I’m pretty much fed up with this stuff but I don’t know where to go from here. I don’t know how to confront him about all of this. I feel just as guilty as him because of my dishonesty with stealing his PWs. Even though I know it might be the right thing to do, I don’t want to break up with him. I have invested so much in this relationship. He really is my best friend. But trust is a key component in a relationship and I think ours has been so badly damaged it can’t ever be repaired. How do I admit to my dishonesty and is there any way to repair this? Please help.
Dump his lying a** and get yourself someone who doesn’t completely suck.
Look, there’s no way to fix this. He’s being completely dishonest with you, and, as you know, you’re being dishonest with him. I really doubt there’s any way back from this.

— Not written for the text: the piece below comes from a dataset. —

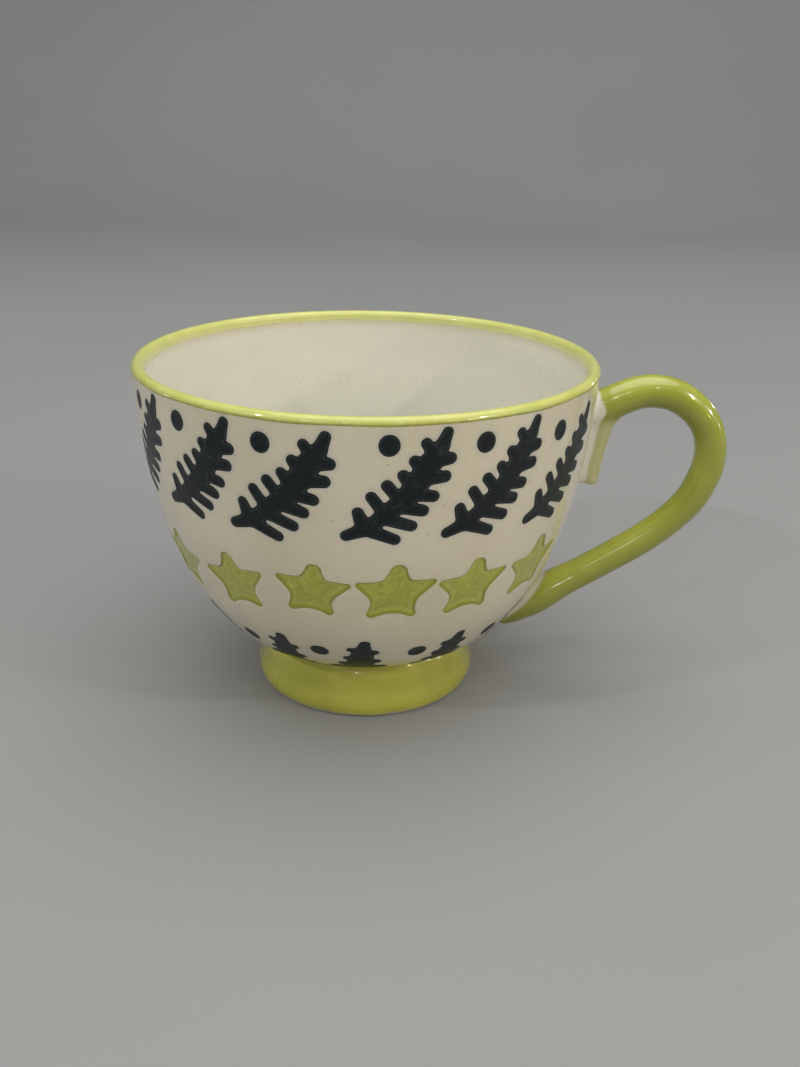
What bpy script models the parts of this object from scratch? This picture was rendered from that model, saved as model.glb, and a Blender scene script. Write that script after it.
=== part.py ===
"""A footed stoneware mug with a pulled loop handle and a pressed, glaze-filled pattern.

The cup stands on Z = 0 with its handle towards +X. The bowl, the foot ring and the handle are turned or swept
pieces luted together with slip. Every leaf, star, dot and sprig is a plug of coloured glaze lying in its own
shallow recess in the bowl's wall. Sizes below are millimetres, and MM turns them into Blender's metres.
"""

import math

import bmesh
import bpy
from mathutils import Vector

MM = 0.001

# Driving sizes
CUP_HEIGHT = 92.0
RIM_RADIUS = 60.0
LIP_THICKNESS = 3.2
AXIS_X = -17.9  # the cup's axis, placed so that the whole mug is centred on the origin
GAP = 0.3  # left between pieces that touch

# How finely the round shapes are divided
WALL_SAMPLES = 160
WALL_ROWS = 8
TURNED_STEPS = 40
WELD_DISTANCE = 0.01
SHARP_ANGLE = math.radians(40)

# The bowl's outer side as (radius, height), from the foot joint up to the lip
BOWL_OUTER = [(31.0, 16.3), (37.5, 20.0), (42.8, 25.8), (48.7, 35.0), (53.1, 46.0),
              (56.2, 57.0), (58.3, 70.0), (59.4, 81.0), (60.0, 89.9)]
BOWL_UNDERSIDE = [(27.6, 13.6), (22.0, 11.8), (12.0, 11.1)]
UNDERSIDE_Z = 11.0
FLOOR_Z = 16.4
BOWL_FLOOR = [(0.0, FLOOR_Z), (10.0, FLOOR_Z + 0.3), (19.0, FLOOR_Z + 1.7)]
WALL_AT_LIP = 3.2
WALL_AT_BASE = 5.0
RIM_GLAZE_THICKNESS = 0.5
RIM_GLAZE_OUTER_Z = 90.2
RIM_GLAZE_INNER_Z = 89.0

# The foot ring's section as (radius, height), down its outer side
FOOT_OUTER = [(30.7, 15.6), (29.8, 13.4), (30.1, 8.0), (30.8, 2.6), (30.4, 0.7), (29.6, 0.0)]
FOOT_INNER = [(26.6, 0.0), (25.8, 0.8), (25.2, 4.0), (24.9, 11.9)]

# The handle's centre line as (radius, height, rod radius), from the bowl's wall at the top to the wall below
ROD_PATH = [(55.5, 80.6, 5.2), (61.0, 81.3, 4.8), (66.0, 82.9, 4.5), (71.0, 84.0, 4.35), (76.5, 84.3, 4.3),
            (82.2, 82.9, 4.3), (87.2, 79.0, 4.3), (90.4, 73.3, 4.25), (91.6, 66.3, 4.2), (90.2, 58.6, 4.2),
            (86.0, 51.9, 4.2), (79.8, 46.4, 4.3), (72.4, 41.0, 4.3), (65.0, 35.6, 4.3), (58.4, 30.9, 4.4),
            (52.6, 27.3, 4.9), (47.4, 24.9, 5.9), (42.0, 23.6, 7.1), (36.0, 24.2, 7.2)]
TAIL_PATH = [(62.8, 80.5, 4.2), (61.9, 75.0, 4.1), (60.9, 69.0, 3.9), (59.6, 63.0, 3.7), (58.6, 58.9, 3.4)]
ROD_SAMPLES = 34
TAIL_SAMPLES = 10
ROD_BEVEL_RESOLUTION = 3
UPPER_SLIP_THICKNESS = 2.7
LOWER_SLIP_THICKNESS = 5.4
SLIP_SPLIT_Z = 50.0
ABOVE_ALL_Z = 120.0
BELOW_ALL_Z = -20.0

# The pressed pattern. Angles are degrees about the cup's axis, counted from the handle.
RECESS_DEPTH = 1.1
GLAZE_TOP = -0.1
GLAZE_BOTTOM = -0.75
GLAZE_INSET = 0.3
CUTTER_TOP = 1.4
STRIP_WIDTH = 13.0
PLATE_WELD_DISTANCE = 0.0001
BLUNTEST_BISECTOR = 0.6  # keeps an inset from running away at a sharp corner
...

And why would you want to stay in a relationship with someone like this guy? You say you guys are best friends, but this is not a friend, honey. This is a man who flirts with other women online and accepts nude photos. If he’s doing it online, he’s doing it in person. If he hasn’t cheated on you yet (which, to be honest, I’m pretty sure he has), he’ll be doing as soon as he gets up the nerve.
You were definitely wrong to get his passwords and to look at his private information. This is not the way to have a relationship and I recommend you don’t do it in your next one.
But he was DEFINITELY wrong to carry on online relationships with these women. And he’s made no effort to stop, either! That’s the part that really grinds Tuffy’s gears. He makes up really lame excuses and then keeps right on.
Dump him, girl. He is not worth your time. This is not an investment. This is a dud.